In affirming the portion of the trial court’s judgment addressing the encroachment permit, the Court of Appeal held county’s submittal checklist as to that permit violated the PSA’s requirement that it “specify in detail” the information required for a complete development project application because it contained a “catch-all” provision for “[o]ther information as may be required by the director [of transportation and public works].” That provision lacked the requisite specific detail required by the PSA and frustrated its purpose to “ensure clear understanding of the specific requirements which must be met in connection with the approval of development projects.” (Citing and quoting Gov. Code, §§ 65921, 65940(a)(1).) Nor, the Court observed, did the encroachment permit submittal checklist mention anything about information needed for CEQA compliance, or indicate what additional information might be required by the director. Accordingly, even though County could seek environmental information from Old Golden both before and after the encroachment permit application was complete (Gov. Code, § 65941(b); Pub. Resources Code, § 21160(a); CEQA Guidelines, § 15060(a)), it could not make providing such information a condition for deeming the application complete. (Gov. Code, §§ 65940(a)(1), 65943(a).)
The situation regarding the grading permit was different since the submittal checklist for that permit and county’s code expressly and specifically required numerous items, at least some of which Old Golden apparently did not provide with its application; these included a proposed erosion control plan, right-of-way agreements, a NOI and SWPPP, engineered plans, and an indemnification agreement. The application also expressly asked if CEQA review was required, and Old Golden didn’t answer that question, but county’s code made clear that grading projects involving over 5,000 cubic yards of earth movement (Old Golden’s involved 58,740 cubic yards) were subject to CEQA and thus to the foregoing requirements. And Old Golden conceded on appeal that its project must comply with CEQA.
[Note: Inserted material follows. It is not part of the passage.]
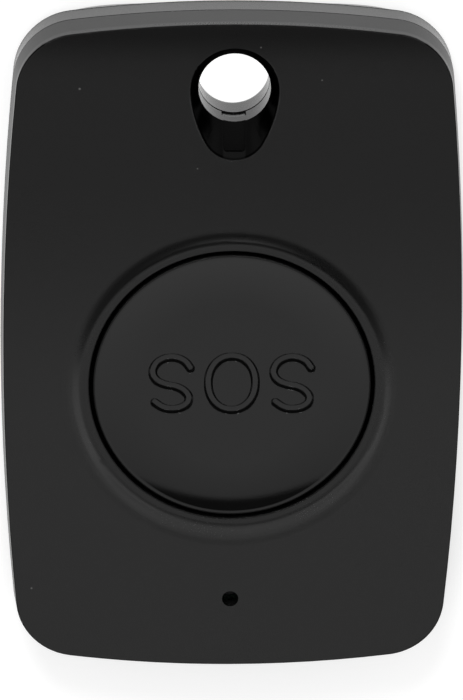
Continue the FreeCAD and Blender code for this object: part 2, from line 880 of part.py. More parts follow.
def chip_resistors():
    """A row of chips between the indicator and one board pin."""
    chips = []
    for index in range(resistor_count):
        x = pin_x - resistor_pin_offset - index * chip_pitch
        chips.append(slab((x, indicator_y), resistor_size, board_top))
    return chips


def antenna():
    """A meandering strip printed on the board."""
    high = board_top_edge - antenna_margin
    low = high - antenna_height
    top = board_top + antenna_sheet
    strips = []
    for index in range(antenna_turns * 2 + 1):
        x = antenna_left + index * antenna_pitch / 2
        strips.append(block(x, x + antenna_width, low, high, board_top, top))
        if index < antenna_turns * 2:
            y = high - antenna_width if index % 2 == 0 else low
            strips.append(block(x, x + antenna_pitch / 2, y, y + antenna_width, board_top, top))
    return strips[0].fuse(strips[1:]).removeSplitter()


def one_shape(made):
    """A node's shape: one solid, or a group of separate ones."""
    if isinstance(made, list):
        return Part.makeCompound([solid for shape in made for solid in shape.Solids])
    clean = made.removeSplitter()
    return clean.Solids[0] if len(clean.Solids) == 1 else clean


NODES = {
    "front_cover": front_cover,
    "rear_cover": rear_cover,
    "button_cap": button_cap,
    "circuit_board": circuit_board,
    "switch_base": switch_base,
    "switch_terminals": switch_terminals,
    "switch_dome": switch_dome,
    "switch_plunger": switch_plunger,
    "switch_frame": switch_frame,
    "indicator_led": indicator_led,
    "radio_chip": radio_chip,
    "crystal": crystal,
    "power_inductor": power_inductor,
    "protection_diode": protection_diode,
    "chip_capacitors": chip_capacitors,
    "chip_resistors": chip_resistors,
    "antenna": antenna,
    "battery_holder": battery_holder,
    "coin_cell": coin_cell,
    "positive_contact": positive_contact,
    "negative_contact": negative_contact,
    "case_screws": case_screws,
    "board_screws": board_screw_pair,
}

os.makedirs("parts", exist_ok=True)
for name, make in NODES.items():
    shape = one_shape(make())
    shape.exportStep(f"parts/{name}.step")
    print(name, len(shape.Solids), shape.isValid(), round(shape.Volume, 2))
print("thickness", round(face, 3))
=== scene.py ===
import math

import bmesh
import bpy
from mathutils import Matrix, Vector
from mathutils.geometry import delaunay_2d_cdt


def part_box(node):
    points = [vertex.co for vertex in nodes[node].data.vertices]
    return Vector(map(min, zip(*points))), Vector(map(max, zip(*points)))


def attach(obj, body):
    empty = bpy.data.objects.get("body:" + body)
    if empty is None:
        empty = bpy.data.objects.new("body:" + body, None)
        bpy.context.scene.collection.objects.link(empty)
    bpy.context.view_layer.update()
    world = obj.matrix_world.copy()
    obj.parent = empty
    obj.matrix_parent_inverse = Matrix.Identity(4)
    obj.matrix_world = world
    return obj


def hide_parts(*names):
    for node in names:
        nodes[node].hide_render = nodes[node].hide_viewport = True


# Looks of the wireless panic button: a black two-part pendant housing with a dished press cap.
# Metres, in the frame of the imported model: the fob lies on its back and the press cap faces +Z.

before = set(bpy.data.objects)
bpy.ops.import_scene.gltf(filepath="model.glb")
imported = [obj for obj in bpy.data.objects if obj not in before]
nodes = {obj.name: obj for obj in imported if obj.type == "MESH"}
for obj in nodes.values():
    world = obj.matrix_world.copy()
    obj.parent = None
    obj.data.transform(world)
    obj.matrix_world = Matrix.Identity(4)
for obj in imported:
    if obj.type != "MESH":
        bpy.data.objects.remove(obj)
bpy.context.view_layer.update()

MM = 0.001

# Camera of the photograph, fitted to the housing's outline
camera_target = Vector((-0.0897, -0.0615, 7.507)) * MM
camera_distance = 750.3 * MM
camera_side_angle = -0.0310
camera_tilt = 0.3679
camera_roll = 0.0094
camera_lens = 425.9
sensor_width = 36.0
camera_clip = 0.01

# Places taken from the frame
cap_low, cap_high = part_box("button_cap")
switch_low, switch_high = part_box("switch_base")
face_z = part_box("front_cover")[1].z
button_centre = (switch_low + switch_high) / 2
button_centre.z = 0

# The key-ring hole's centre lies this far up the face, in millimetres
key_hole_y = 24.76

# Zones of the front cover, each a smooth step from 0 at its first number to 1 at its second, in
# millimetres: depths below the face, distances to the side, and places along the face
face_depth = (0.12, 0.04)
scoop_depth = (0.005, 0.06)
scoop_side = (4.6, 4.3)
scoop_foot = (17.0, 18.0)
scoop_top = (29.4, 28.9)
slope_side = (0.9, 1.1)
wall_depth = (0.6, 0.9)
brow_depth = (0.5, 0.3)
brow_top = (0.0, 0.02)
brow_side = (16.8, 17.2)
upper_end = (-8.0, 18.0)
top_end = (27.0, 30.5)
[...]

The PSA requires public agencies to maintain “one or more lists” that “specify in detail” the information that will be required from any development project applicant (Gov. Code, § 65940(a)), and the list(s) must “indicate the criteria which the agency will apply to determine the [application’s] completeness[.]” (§ 65941(a).) Those criteria can’t require submittal of the “informational equivalent of an [EIR]… or… proof of [CEQA] compliance… as a prerequisite to a permit application being deemed complete” (§ 65941(b)), but an agency may require sufficient information to permit it to make the CEQA determination, i.e., whether an EIR or some type of negative declaration will be required. (Ibid.) An agency receiving a development project application must make and notify the applicant of its completeness determination within 30 days, and provide the applicant with an exhaustive list of any incomplete items – albeit one limited to items actually required on its submittal requirements checklist. (§ 65943(a).)
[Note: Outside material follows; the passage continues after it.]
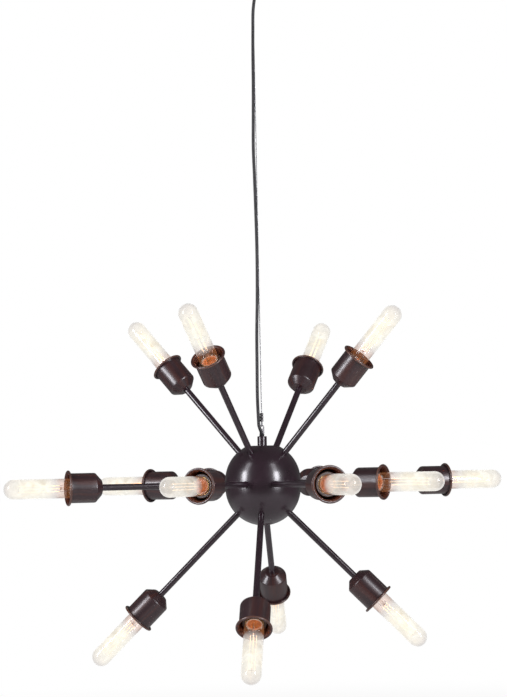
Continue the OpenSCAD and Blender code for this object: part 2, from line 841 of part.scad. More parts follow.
// Glass envelope with its stem, the screw cap, and the filament cage that the stem carries
module bulb(arm) {
    tube_r = glass_d / 2;
    in_r = tube_r - glass_wall;
    neck = cap_d / 2 - cap_wall;
    in_neck = neck - glass_wall;
    shoulder_r = tube_r - shoulder_w;
    shoulder_h = glass_tube_start - cap_top - shoulder_gap;
    tip_z = glass_tip - tube_r;
    stem_top = glass_neck + stem_len;
    color([0.95, 0.9, 0.75, 0.5])
        on_arm(arm, arm[3] - cup_h) {
            rotate_extrude()
                polygon(concat(
                    [[0, glass_neck], [neck, glass_neck], [neck, cap_top + glass_neck_rise]],
                    arc(shoulder_r, glass_tube_start, shoulder_w, shoulder_h, -40, 0, 4),
                    arc(0, tip_z, tube_r, tube_r, 0, 90, 16),
                    arc(0, tip_z, in_r, in_r, 90, 0, 16),
                    arc(shoulder_r, glass_tube_start, shoulder_w - glass_wall, shoulder_h, 0, -40, 4),
                    [[in_neck, cap_top + glass_neck_rise], [in_neck, glass_neck + foot_rim_h]],
                    [[foot_mid_r, glass_neck + foot_mid_h], [glass_stem_r, glass_neck + foot_top_h]],
                    [[glass_stem_r, stem_top - stem_tip_t], [0, stem_top - stem_tip_t]]
                ));
            rotate_extrude()
                polygon([
                    [0, cap_tip], [cap_tip_r, cap_tip], [cap_tip_r, cap_tip + cap_button_h],
                    [cap_insulator_r, cap_tip + cap_button_h + cap_insulator_h],
                    [cap_d / 2 - cap_edge, cap_body - cap_edge], [cap_d / 2, cap_body], [cap_d / 2, cap_top],
                    [neck + seat, cap_top], [neck + seat, glass_neck - seat], [0, glass_neck - seat]
                ]);
            bar(wire_r, stem_top - wire_sunk, stem_top + filament_len + disc_t / 2);
            cage_disc(stem_top, disc_t);
            cage_disc(stem_top + filament_len, disc_t);
            for (i = [1:filaments])
                rotate([0, 0, 360 * i / filaments])
                    translate([cage_r, 0, 0])
                        bar(filament_d / 2, stem_top + disc_t / 2, stem_top + filament_len + disc_t / 2);
        }
}

ceiling_bracket();
canopy();
hanger_stem();
stem_locknut();
collar_nut();
cord_gland();
terminal_block();
cable_ball();
steel_cable();
power_cord();
cable_ferrule();
hanging_eye();
ball_collar();
tie_rod();
ball_upper_shell();
ball_lower_shell();
hub_ring();
junction_block();
arm_tubes(UPPER);  // upper_arms
arm_tubes([for (i = FOUR) long_arm(i)]);  // long_arms
arm_tubes([for (i = FOUR) short_arm(i)]);  // short_arms
arm_tubes(LOWER);  // lower_arms
arm_locknuts();
lamp_leads();
lampholder_bodies();
lampholder_shells();
lampholder_contacts();
for (i = FOUR) {
    cup(upper_arm(i));
    cup(long_arm(i));
    cup(short_arm(i));
    cup(lower_arm(i));
    bulb(upper_arm(i));
    bulb(long_arm(i));
    bulb(short_arm(i));
    bulb(lower_arm(i));
}
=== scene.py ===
import json
import math

import bmesh
import bpy
import numpy as np
from bpy.props import FloatProperty, FloatVectorProperty, IntProperty, PointerProperty
from bpy.types import Operator, Panel, PropertyGroup
from mathutils import Matrix, Vector


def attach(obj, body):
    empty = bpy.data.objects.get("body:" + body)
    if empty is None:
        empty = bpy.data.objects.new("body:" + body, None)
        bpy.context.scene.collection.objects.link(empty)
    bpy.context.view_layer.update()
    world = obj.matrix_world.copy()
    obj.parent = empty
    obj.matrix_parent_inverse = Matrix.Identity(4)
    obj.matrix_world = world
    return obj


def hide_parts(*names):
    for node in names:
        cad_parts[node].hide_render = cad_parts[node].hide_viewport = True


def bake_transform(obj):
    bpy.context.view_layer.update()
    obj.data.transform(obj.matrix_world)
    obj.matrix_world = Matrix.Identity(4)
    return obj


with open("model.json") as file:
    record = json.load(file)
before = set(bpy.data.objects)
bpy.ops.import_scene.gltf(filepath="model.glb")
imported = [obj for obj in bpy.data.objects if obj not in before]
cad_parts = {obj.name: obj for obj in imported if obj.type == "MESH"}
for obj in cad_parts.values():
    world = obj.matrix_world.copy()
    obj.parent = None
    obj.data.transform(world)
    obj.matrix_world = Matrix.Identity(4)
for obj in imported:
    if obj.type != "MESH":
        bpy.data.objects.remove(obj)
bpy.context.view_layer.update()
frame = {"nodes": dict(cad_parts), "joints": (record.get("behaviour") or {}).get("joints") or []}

bl_info = {
    "name": "Sixteen lamp pendant",
    "version": (1, 0, 0),
    "blender": (4, 5, 0),
    "location": "3D View > Sidebar > Pendant",
    "description": "Bulbs, cups, cords, finishes and studio of a pendant light",
    "category": "Object",
}

MM = 0.001
RINGS = ("upper", "long", "short", "lower")
LAMPS = [f"{ring}_{i}" for ring in RINGS for i in range(1, 5)]
FULL_TURN = 2 * math.pi
WHITE = (1.0, 1.0, 1.0, 1.0)
SHARP = math.radians(40)


# ---------------------------------------------------------------- sizes and colours

def length(name, description, default, low, high):
    """A length that a user may change, in metres."""
    return FloatProperty(name=name, description=description, default=default, min=low, max=high,
                         precision=5, subtype="DISTANCE")


def colour(name, description, default):
    """A colour that a user may change, in linear values."""
    return FloatVectorProperty(name=name, description=description, default=default, min=0, max=1, subtype="COLOR")


class PendantSizes(PropertyGroup):
    """Sizes that the pieces are made from"""

    glass_wall: length("Glass wall", "Thickness of a bulb's glass", 0.0008, 0.0004, 0.0015)
    filament_r: length("Filament radius", "Radius of the wire that a glowing strand is wound on", 0.0007, 0.0002, 0.001)
    filaments: IntProperty(name="Filaments", description="Glowing strands in a bulb", default=4, min=2, max=8)
    cord_r: length("Cord radius", "Radius of the power cord", 0.0025, 0.0015, 0.004)
    cable_r: length("Cable radius", "Radius of the steel cable", 0.00075, 0.0005, 0.002)
    cable_lay: length("Lay length", "Length of one turn of a strand of the cable", 0.009, 0.004, 0.020)
    thread_pitch: length("Cap thread pitch", "Pitch of the bulb caps' thread", 0.0036, 0.002, 0.005)
    floor_height: length("Floor height", "Height of the floor, measured from the ceiling", -1.5, -4.0, -1.2)


class PendantColours(PropertyGroup):
    """Colours of the finishes"""

    bronze: colour("Bronze paint", "Dark bronze paint of the ball and the arms", (0.020, 0.0085, 0.0142))
    spun: colour("Cup paint", "Dark bronze paint of the cups, a little warmer", (0.027, 0.0098, 0.0125))
    # A warmer brown inside the cups than outside, which also paints in the warm light of the bulbs falling inside them.
    inside: colour("Inside of a cup", "Thin warm paint inside the cups", (0.045, 0.014, 0.007))
    cord: colour("Cord", "Sleeve of the power cord", (0.012, 0.011, 0.013))
    steel: colour("Steel", "Bare and zinc plated steel", (0.56, 0.56, 0.58))
    brass: colour("Brass", "Brass nuts and thread shells", (0.72, 0.48, 0.20))
    # The foot's copper colour, which also gives the painted orange glow of a lit bulb's foot.
    foot_colour_and_glow: colour("Lit bulb foot", "Copper colour at the foot of a lit bulb", (0.62, 0.15, 0.032))
    glow: colour("Glow", "Light of the filaments", (1.0, 0.80, 0.50))
    # Painted glow that fills a bulb's glass and stands for its filaments' glare.
    painted_glow: colour("Haze", "Light that fills a bulb's glass", (1.0, 0.965, 0.865))
    ember: colour("Ember", "Light that falls from a bulb's foot on its cup", (1.0, 0.47, 0.20))


class PendantLights(PropertyGroup):
    """Strength of the lights"""

    ember_power: FloatProperty(name="Ember power", description="Power of the small light in each bulb",
                               default=0.026, min=0, max=1, precision=3, subtype="POWER")
    studio_share: FloatProperty(name="Studio light", description="Power of the soft boxes against their plain level",
                                default=1.0, min=0, max=2, subtype="FACTOR")


# ---------------------------------------------------------------- node trees

def add(tree, kind, inputs=None, **settings):
    """Adds a node, with settings for its properties and values for its inputs."""
    node = tree.nodes.new(kind)
    for key, value in settings.items():
        setattr(node, key, value)
    for key, value in (inputs or {}).items():
        if isinstance(value, bpy.types.NodeSocket):
            tree.links.new(value, node.inputs[key])
        else:
            node.inputs[key].default_value = value
    return node


def maths(tree, operation, *values):
    """Result of a Math node on sockets or numbers."""
    return add(tree, "ShaderNodeMath", dict(enumerate(values)), operation=operation).outputs[0]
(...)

The Court held that because County’s grading permit submittal checklist alerted applicants to the need for CEQA compliance, and county’s code expressly stated CEQA compliance as a criteria for grading permits, county satisfied the PSA’s requirement to “specify in detail” the information required for a complete application. Per the Court, this was so despite County “not list[ing] the exact environmental information needed in its criteria for issuance of grading permits” since “it is impossible to foresee the unique environmental issues presented in each development project and to include them in a standard checklist.” The Court reasoned that since Old Golden conceded its project must comply with CEQA, and since the county could seek the environmental information during the “permit application process” and Old Golden would have to provide it to the county “now or later,” it saw “little extra burden on Old Golden… to prepare the additional environmental information.”
The Court rejected Old Golden’s argument that county was required to keep all required information on a single checklist, rather than maintaining several checklists in its local codes, as being at odds with Government Code, section 65940(a)(1), which allows public agencies to compile “one or more lists” of the information required for permit applications; the Court further observed that County’s municipal code was clearly organized and allowed for easy access to the lists containing the required information.
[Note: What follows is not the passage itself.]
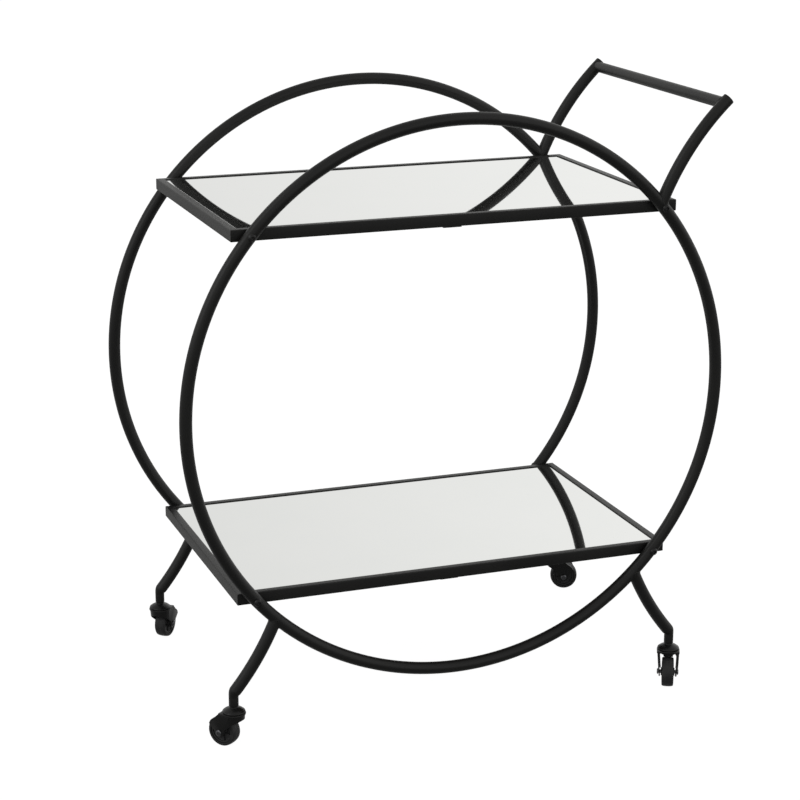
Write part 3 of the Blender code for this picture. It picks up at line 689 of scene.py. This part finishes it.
def bolt_mesh():
    """A button head with a hexagonal socket, and the washer face it is tightened on."""
    profile = [
        (0, BOLT_HEAD_HEIGHT),
        (0.0030, BOLT_HEAD_HEIGHT),
        (0.0047, 0.0016),
        (BOLT_HEAD_RADIUS, 0.0005),
        (BOLT_HEAD_RADIUS, 0),
        (BOLT_RADIUS, 0),
        (BOLT_RADIUS, -BOLT_LENGTH),
        (0, -BOLT_LENGTH),
    ]
    body = turned("shelf_bolt", profile, 0.0006, 40)
    hexagon = [(BOLT_RECESS * cos(a), BOLT_RECESS * sin(a)) for a in circle(6)]
    recess = plate("hex", hexagon, 0.0040, 0.00005)
    recess.transform(Matrix.Translation((0, 0, 0.0034)))
    return combined("shelf_bolt", body, [recess], "DIFFERENCE")


def bolts():
    pattern = bolt_mesh()
    for level in ("upper", "lower"):
        for corner, (side, depth) in CORNERS.items():
            low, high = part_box(f"bolt_{level}_{corner}")
            centre = (low + high) / 2
            seat = depth * (HOOP_Y + TUBE_RADIUS + CAD_GAP)
            tightened = Matrix.Rotation(side * 0.4 + depth, 4, "Z")
            outward = Matrix.Rotation(depth * -pi / 2, 4, "X")
            place = Matrix.Translation((centre.x, seat, centre.z)) @ outward @ tightened
            node = f"bolt_{level}_{corner}"
            mesh = pattern.copy()
            mesh.name = f"{node}_button"
            piece(mesh.name, mesh, OXIDE, replaces=[node], place=place)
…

What is the “big picture” significance of the PSA permit application submittal checklist rules the Court elucidated here? One obvious lesson is that such rules are useful to provide clear procedures and benchmarks for determining when a development project permit application is complete, which prevents an agency from “horsing around” by refusing to process an application while making endless demands for additional information as a stall tactic. But it is also clear that even after an application is determined complete and while it is being processed, an agency’s ability to request and obtain further information which may be needed to comply with CEQA is not limited by the PSA. (Gov. Code, § 65944(c).) It should be remembered that the PSA’s time limits for approval or disapproval of projects run not from the date of a complete application, but from the agency’s certification of an EIR, adoption of a negative declaration, or determination of an exemption from CEQA (Gov. Code, § 65950), and that there are no effective enforceable deadlines in CEQA for the agency to make those determinations. (E.g., Schellinger Brothers v. City of Sebastopol (2009) 179 Cal.App.4th 1245 [reaffirming CEQA has no deemed or automatic approval provisions and its one-year “deadline” for EIR certification is not mandatory or jurisdictional].) The date that a housing development project application is determined or deemed complete under the PSA may, however, have significant consequences under other laws, including the Housing Accountability Act (Gov. Code, § 65589.5), and like-minded laws protecting housing development projects. For example, such laws may trigger agency obligations within time periods measured from an application’s deemed complete date, or vest rights to develop under the laws existing on the date of filing of a preliminary application or the deemed complete date of a formal application, thus protecting against subsequent adverse changes in the law. Such pro-housing laws have been frequently amended and strengthened in an effort to address California’s housing crisis, and it should be kept in mind that the date on which an application is deemed complete will likely continue to play a key role in the application of such laws.